>> start
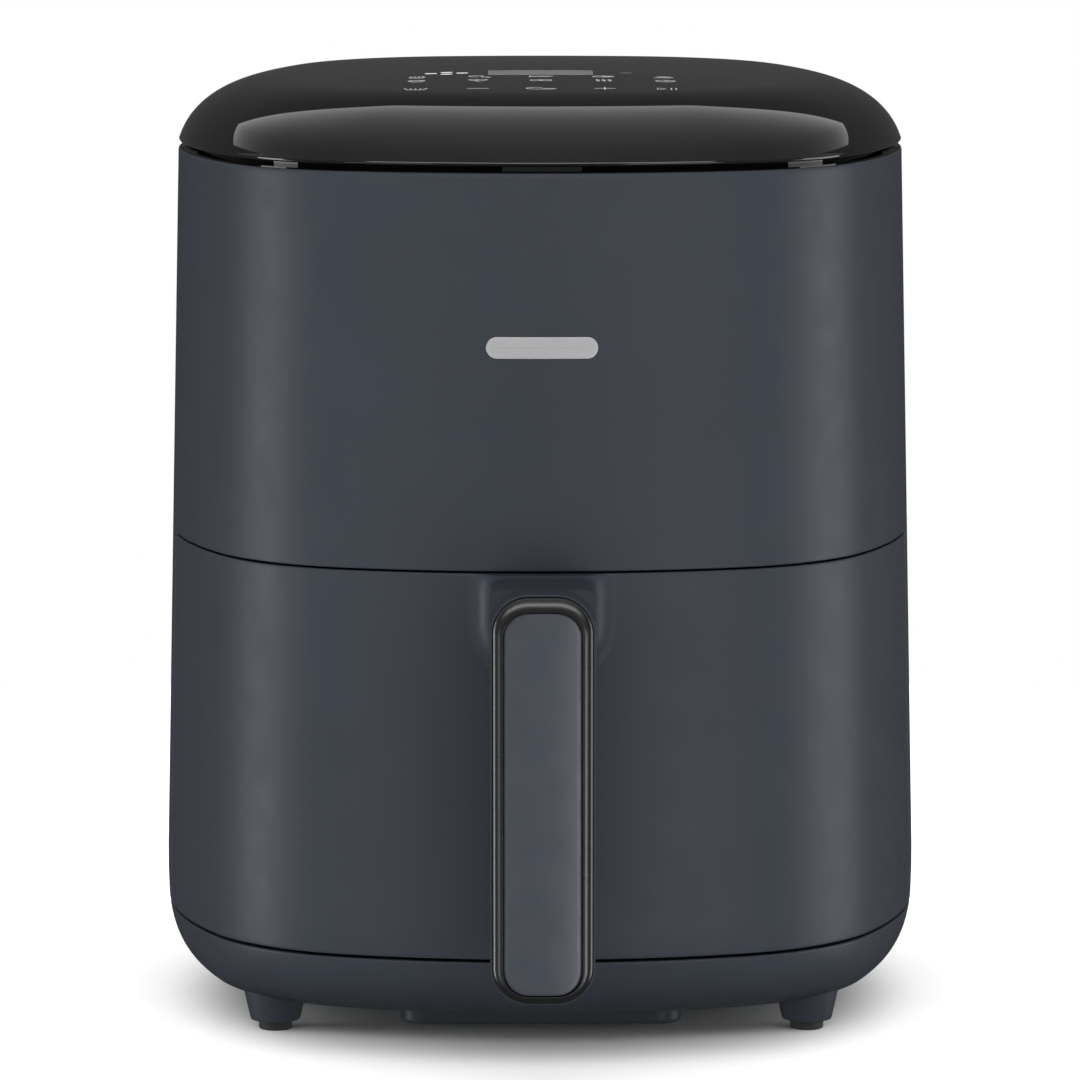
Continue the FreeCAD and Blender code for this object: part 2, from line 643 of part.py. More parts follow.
def element_bracket():
    """A steel strap across the chamber that carries the heating element."""
    low = HEATER_Z - HEATER_TUBE - 2.1
    bar = box(-5, 5, AXIS_Y - 88, AXIS_Y + 88, low, low + 2)
    ends = [box(-5, 5, AXIS_Y + s * 87 - 1, AXIS_Y + s * 87 + 1, low, CHAMBER_HIGH - SHEET) for s in (-1, 1)]
    return fuse([bar] + ends)


def element_guard():
    """The ring grille below the element, hung on the strap by two pegs."""
    low = 168.6
    rings = [tube(r + 2.4, r, 0, AXIS_Y, low, low + 2.4) for r in (16, 32, 48, 64, 80)]
    spokes = []
    for turn in range(4):
        spoke = box(-82, 82, -1.4, 1.4, low, low + 2.4)
        spoke.rotate(vec(0, 0, 0), vec(0, 0, 1), 45 * turn)
        spoke.translate(vec(0, AXIS_Y, 0))
        spokes.append(spoke)
    top = HEATER_Z - HEATER_TUBE - 2.1
    pegs = [post(2.4, 0, AXIS_Y + s * 81, low + 1, top) for s in (-1, 1)]
    return fuse(rings + spokes + pegs)


# === fan, motor and shaft ===================================================================================
def bladed_disc(radius, hub, low, high, blades, web, bore):
    """A flat disc with upright radial blades and a hub."""
    disc = post(radius, 0, AXIS_Y, high - web, high)
    core = post(hub, 0, AXIS_Y, low, high)
    vanes = []
    for i in range(blades):
        vane = box(hub - 1, radius - 1, -0.8, 0.8, low, high - web + 0.2)
        vane.rotate(vec(hub, 0, 0), vec(0, 0, 1), 18)
        vane.rotate(vec(0, 0, 0), vec(0, 0, 1), 360 / blades * i)
        vane.translate(vec(0, AXIS_Y, 0))
        vanes.append(vane)
    whole = fuse([disc, core] + vanes).common(post(radius, 0, AXIS_Y, low - 1, high + 1))
    return whole.cut(post(bore, 0, AXIS_Y, low - 1, high + 1))


def hot_air_fan():
    return bladed_disc(64.0, 9.0, 194.0, 208.0, 12, 1.2, SHAFT_RADIUS)


def cooling_fan():
    return bladed_disc(44.0, 8.0, 279.0, 291.0, 9, 1.5, SHAFT_RADIUS)


def motor_shaft():
    return post(SHAFT_RADIUS, 0, AXIS_Y, 188.0, 294.0)


def fan_nut():
    flats = Part.makePolygon([
        vec(7.0 * math.cos(math.radians(60 * i)), AXIS_Y + 7.0 * math.sin(math.radians(60 * i)), 189.5)
        for i in range(7)
    ])
    nut = Part.Face(flats).extrude(vec(0, 0, 4.5))
    return nut.cut(post(SHAFT_RADIUS, 0, AXIS_Y, 185, 200))


def rotor_core():
    return tube(14.4, SHAFT_RADIUS, 0, AXIS_Y, 250.5, 267.5)


def motor_stator():
    """The laminated C-frame of the shaded-pole motor."""
    stack = slab(-28, 48, AXIS_Y - 26, AXIS_Y + 26, 3, 250, 268)
    window = box(21, 38, AXIS_Y - 13, AXIS_Y + 13, 249, 269)
    return cut(stack, [window, post(14.9, 0, AXIS_Y, 249, 269)])


def motor_coil():
    """The coil wound round the frame's outer leg."""
    coil = slab(26.0, 60.0, AXIS_Y - 12.5, AXIS_Y + 12.5, 4, 241.5, 276.5)
    return coil.cut(box(38.0, 48.0, AXIS_Y - 14, AXIS_Y + 14, 250.0, 268.0))


def motor_bracket():
    plate = slab(-42, 42, AXIS_Y - 34, AXIS_Y + 34, 6, 238.6, 240.6)
    legs = [post(4.0, x, y, SHIELD_Z, 239) for x, y in corners(36, 28, AXIS_Y)]
    window = box(25, 36, AXIS_Y - 14, AXIS_Y + 14, 230, 245)
    return cut(fuse([plate] + legs), [post(7.0, 0, AXIS_Y, 230, 245), window])


def motor_end_caps():
    """The two bridges that hold the bearings, standing off the laminations."""
    caps = []
    for low, posts in ((240.6, (243.0, 250.0)), (275.0, (268.0, 275.5))):
        bridge = slab(-22, 22, AXIS_Y - 21, AXIS_Y + 21, 6, low, low + 3)
        feet = [post(2.5, x, y, *posts) for x, y in corners(18, 18, AXIS_Y)]
        caps.append(cut(fuse([bridge] + feet), [post(7.0, 0, AXIS_Y, 230, 290)]))
    return Part.makeCompound(caps)


def motor_bearings():
    return Part.makeCompound([
        tube(7.0, SHAFT_RADIUS + RUNNING_FIT, 0, AXIS_Y, z, z + 5.0) for z in (240.6, 273.0)
    ])


# === electrics ==============================================================================================
POWER_Z = 246.0


def board_posts():
    return Part.makeCompound([
        fuse([post(3.2, x, y, SHIELD_Z, POWER_Z), post(1.4, x, y, POWER_Z - 1, POWER_Z + 3)])
        for x, y in power_post_places()
    ])


def power_post_places():
    return [(x, y) for x in (-100, -64) for y in (-46, 52)]


def power_board():
    board = slab(-106, -58, -54, 60, 2, POWER_Z, POWER_Z + 1.6)
    return cut(board, [post(1.4, x, y, POWER_Z - 1, POWER_Z + 3) for x, y in power_post_places()])


def power_parts():
    """Relay, transformer, smoothing capacitor and choke on the power board."""
    z = POWER_Z + 1.6
    return Part.makeCompound([
        box(-98, -79, 22, 38, z, z + 15),
        box(-92, -66, -8, 14, z, z + 20),
        post(6.5, -92, -22, z, z + 22),
        tube(8.0, 3.0, -70, 28, z, z + 9),
        box(-84, -64, -36, -33, z, z + 6),
    ])


def display_ribbon():
    return box(-83, -65, -30.5, -29.5, POWER_Z + 9.6, BOARD_Z - 4)


def ribbon_sockets():
    return Part.makeCompound([
        box(-84, -64, -32.9, -27, POWER_Z + 1.6, POWER_Z + 9.6),
        box(-84, -64, -33, -27, BOARD_Z - 4, BOARD_Z),
    ])


def terminal_block():
    """The ceramic block beside one element end, under the edge of the motor's coil."""
    return fuse([box(60.5, 70.5, 14, 34, SHIELD_Z, SHIELD_Z + 8), box(59, 71.2, 17, 31, SHIELD_Z, SHIELD_Z + 4)])


def thermal_fuse():
    body = Part.makeCylinder(2.5, 16, vec(20, 88, SHIELD_Z + 2.5), vec(1, 0, 0))
    clip = box(24, 32, 84, 92, SHIELD_Z, SHIELD_Z + 1.2).cut(body)
    return fuse([body, box(26, 30, 85.2, 90.8, SHIELD_Z, SHIELD_Z + 3), clip])


def temperature_probe():
    stem = post(2.5, 88, 50, 200, 230)
    return fuse([stem, post(6.0, 88, 50, CHAMBER_HIGH, CHAMBER_HIGH + 2)])


def drawer_switch():
    """The safety switch behind the chamber, which the closed pan holds in."""
    case = box(38, 62, CHAMBER[3], CHAMBER[3] + 12, 148, 166)
    return case.cut(rod_y(1.6 + RUNNING_FIT, 50, 157.0, CHAMBER[3] - 1, CHAMBER[3] + 9))


def switch_plunger():
    pin = rod_y(1.6, 50, 157.0, 107.1, CHAMBER[3] + 8)
    return pin.makeFillet(0.8, [e for e in pin.Edges if e.BoundBox.YMax < 107.2])


# === output =================================================================================================
NODES = [
    outer_housing, rear_grille, cord_inlet, base_shell, base_cover, foot_pads, base_screws, bay_fascia, badge,
    top_lid, display_window, status_lamps, lid_collar, collar_tab, control_tray, touch_board, display_module,
    touch_springs, drawer_front, handle_shell, handle_frame, handle_inlay, handle_screws, drawer_frame,
    drawer_pan, pan_bracket, pan_screws, crisper_plate, plate_bumpers, inner_chamber, drawer_guides,
    exhaust_duct, heat_shield, heating_element, element_bracket, element_guard, hot_air_fan, cooling_fan,
    motor_shaft, fan_nut, rotor_core, motor_stator, motor_coil, motor_bracket, motor_end_caps, motor_bearings,
    board_posts, power_board, power_parts, display_ribbon, ribbon_sockets, terminal_block, thermal_fuse,
    temperature_probe, drawer_switch, switch_plunger,
]


def write_node(build):
    """Builds a piece, moves it into the object's frame and writes its STEP file."""
    shape = build()
    shape.translate(vec(0, ORIGIN_SHIFT, 0))
    if not shape.isValid() or not shape.Solids:
        print("check", build.__name__, "valid", shape.isValid(), "solids", len(shape.Solids))
    shape.exportStep(os.path.join("parts", build.__name__ + ".step"))
    return shape.BoundBox


def main():
    os.makedirs("parts", exist_ok=True)
    whole = FreeCAD.BoundBox()
    for build in NODES:
        whole.add(write_node(build))
    print("nodes", len(NODES), "size", [round(s, 1) for s in (whole.XLength, whole.YLength, whole.ZLength)])
    print("centre", round(whole.Center.x, 3), round(whole.Center.y, 3), "lowest", round(whole.ZMin, 3))


main()
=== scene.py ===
import json
import math

import bmesh
import bpy
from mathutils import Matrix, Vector
from mathutils.bvhtree import BVHTree


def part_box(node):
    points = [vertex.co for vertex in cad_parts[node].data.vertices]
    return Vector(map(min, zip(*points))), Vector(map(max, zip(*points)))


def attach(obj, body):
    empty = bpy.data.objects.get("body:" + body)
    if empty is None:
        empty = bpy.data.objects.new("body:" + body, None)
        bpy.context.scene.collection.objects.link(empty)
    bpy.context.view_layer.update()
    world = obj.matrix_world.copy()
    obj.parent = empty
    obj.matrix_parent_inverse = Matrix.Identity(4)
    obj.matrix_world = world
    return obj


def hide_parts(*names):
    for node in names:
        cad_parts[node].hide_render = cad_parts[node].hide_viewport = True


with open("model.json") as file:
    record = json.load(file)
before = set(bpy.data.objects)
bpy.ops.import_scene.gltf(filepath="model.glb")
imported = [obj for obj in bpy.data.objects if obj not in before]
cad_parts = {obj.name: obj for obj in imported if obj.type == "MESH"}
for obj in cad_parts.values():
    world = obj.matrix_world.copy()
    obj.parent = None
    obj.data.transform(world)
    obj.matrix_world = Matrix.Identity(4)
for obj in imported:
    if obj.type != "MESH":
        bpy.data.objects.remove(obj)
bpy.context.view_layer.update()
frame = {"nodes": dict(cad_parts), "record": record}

# A single-drawer air fryer. Shapes are worked out in millimetres about the body's own centre line, then
# placed in the frame in metres: +Z up, the drawer towards -Y, the table at Z = 0.
MM = 0.001
LID_LOW, LID_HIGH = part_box("top_lid")
CENTRE_Y = (LID_LOW[1] + LID_HIGH[1]) / 2

# --- body -----------------------------------------------------------------------------------------------
BODY_SIZE = (133.5, 141.0, 216.0, 212.2, 77.2)      # half width, half depth, end arc, side arc, corner arc
BELLY_Z, BODY_TOP = 55.0, 305.0
TAPER = (5.1, 3.9, 3.9, 5.1, 5.1)                   # how much smaller each size is at BODY_TOP
WALL = 2.6
SEAM_MID, SEAM_LOW, SEAM_GAP = 169.4, 35.5, 0.7
WRAP_Y = -30.0                                      # where the drawer front ends on each side
RIM_RADIUS = 0.9                                    # round edge at the top of the housing
LEDGE_INSETS = (2.4, 12.0)
BOWL_BOTTOM, BOWL_RISE, BOWL_POWER = 8.56, 39.38, 2.84
BOWL_TUCK = (38.8, 76.5, 0.0, 21.1, 20.8)
LOWER_WALL_BOTTOM = SEAM_LOW + 0.5                  # of the drawer front and the walls behind it
DECK_TOP, DECK_RADIUS = SEAM_LOW - 0.5, 0.7
FOOT_X, FOOT_Y, PAD_HEIGHT = 93.2, 75.0, 3.2
FOOT_PROFILE = ((0.1, PAD_HEIGHT), (7.6, PAD_HEIGHT), (8.5, 3.5), (8.9, 4.4), (12.4, 20.0))
POST_X, POST_Y, POST_RADIUS, POST_TOP = 75.0, 55.0, 6.0, 39.9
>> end
INSTRUCTIONS FOR THE TASK —
Copy every line of the listing that includes the string "record".

FINISHED ANSWER —
    record = json.load(file)
frame = {"nodes": dict(cad_parts), "record": record}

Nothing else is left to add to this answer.